Pavilion takes place in a world unknown to both the player and the main character. A surreal dream-like place where reality clash with fantasy. Fully realised in beautiful hand-crafted 2d graphics and dreamy ambient music that makes for an unforgettable audio-visual experience.

The developers, Visiontrick Media, refer to it as a "fourth-person" game which is irksome in so far as it seems to obscure what's actually going on. To clarify, you're playing as a sort of hovering gold blob which can only interact with the main character indirectly.

I've only just started playing so I don't know how complex it might get but the interactions at this point are things like switching spotlights on or off so you encourage or deter the character from walking along particular routes. There are also bells which can entice him over to particular pads.

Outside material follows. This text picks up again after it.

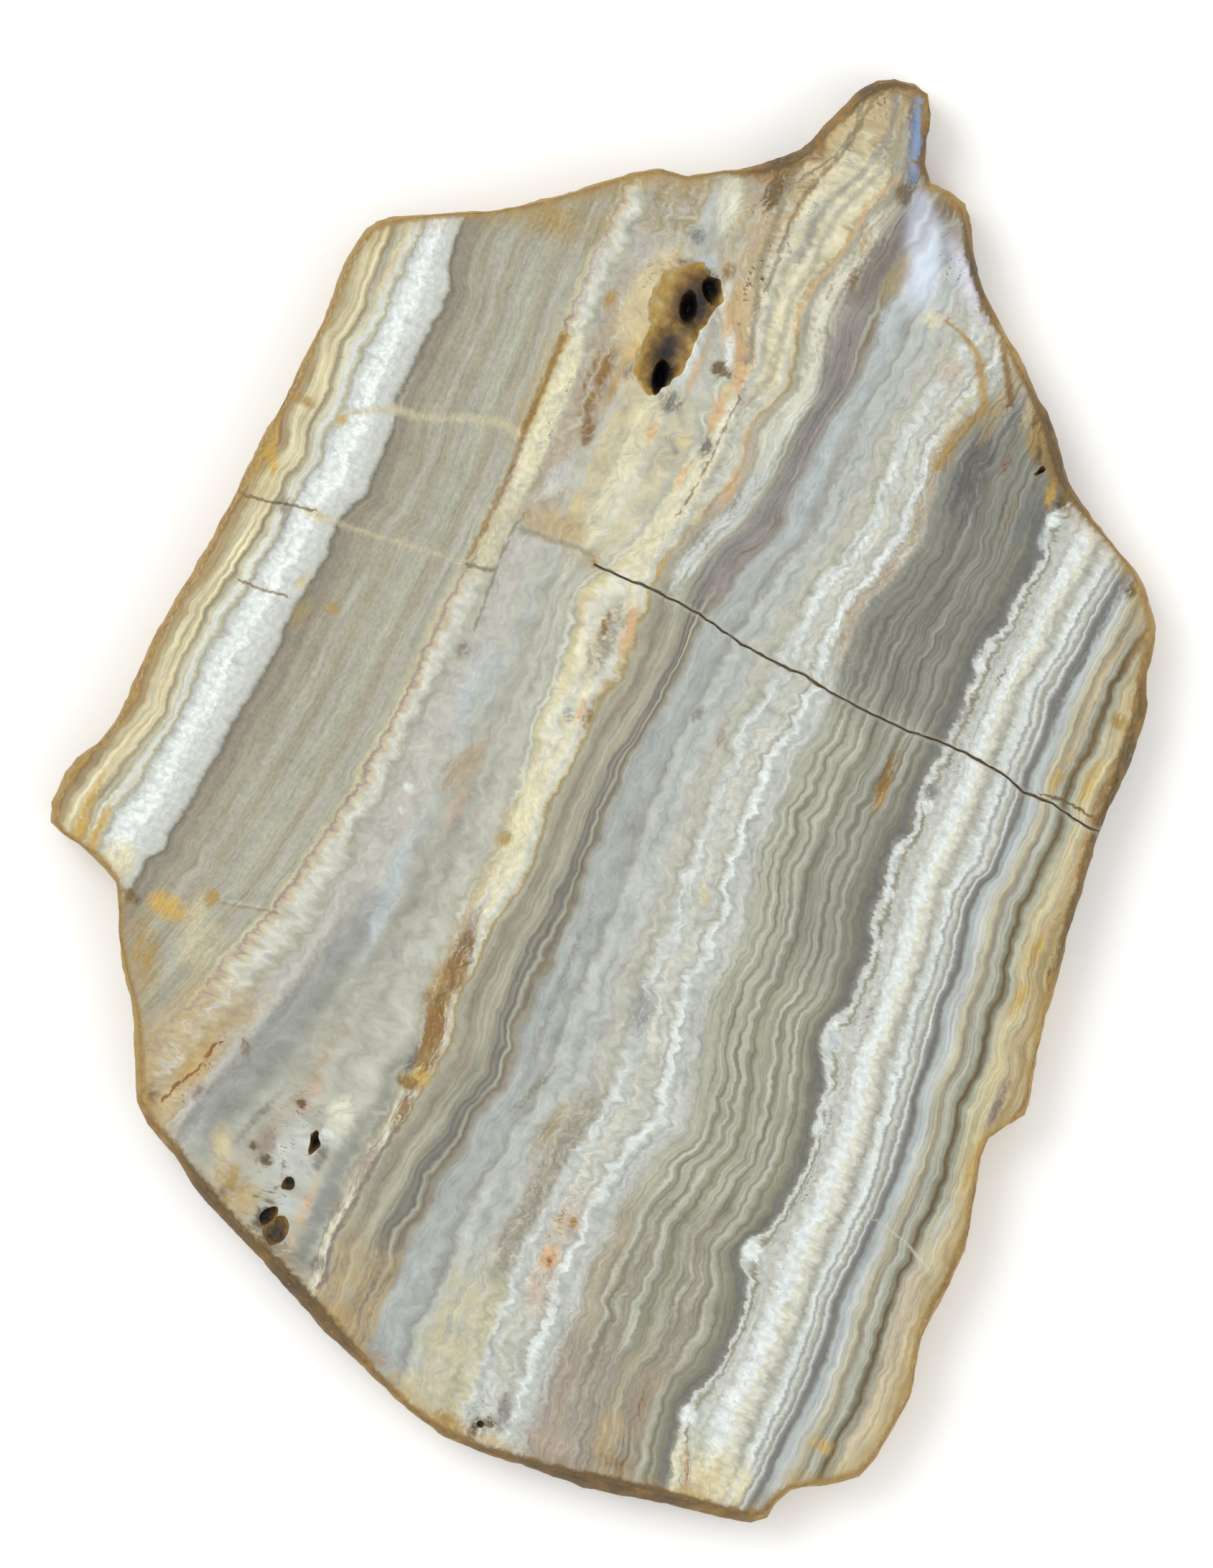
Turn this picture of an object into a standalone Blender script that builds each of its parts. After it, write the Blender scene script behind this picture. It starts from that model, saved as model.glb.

You might need to encourage him over a series of pressure plates to open a door so it becomes about interacting with the right elements in the right order. The character has a certain amount of predetermined behaviour so I've found myself trying to "trick" him into doing my bidding at times.

The controls are a little odd, in that you can either use a gamepad or space and the arrow keys. It feels like a game that should lend itself really well to mouse interactions and as a result playing keyboard or controller both feel strangely slow and occasionally frustrating. There's also an eye-tracker version if you have the tech for that but I don't so I have no idea what that's like in terms of its implementation.

A word to the wise: this is chapter 1 of the game. Chapter 2 will be coming as DLC in 2017, although it's not clear to me from digging about in discussions and reading blog posts whether this will be an extra cost or not. From reading comments on forums it sounds like the game takes a couple of hours complete or thereabouts, however as it's a puzzle game your mileage may vary.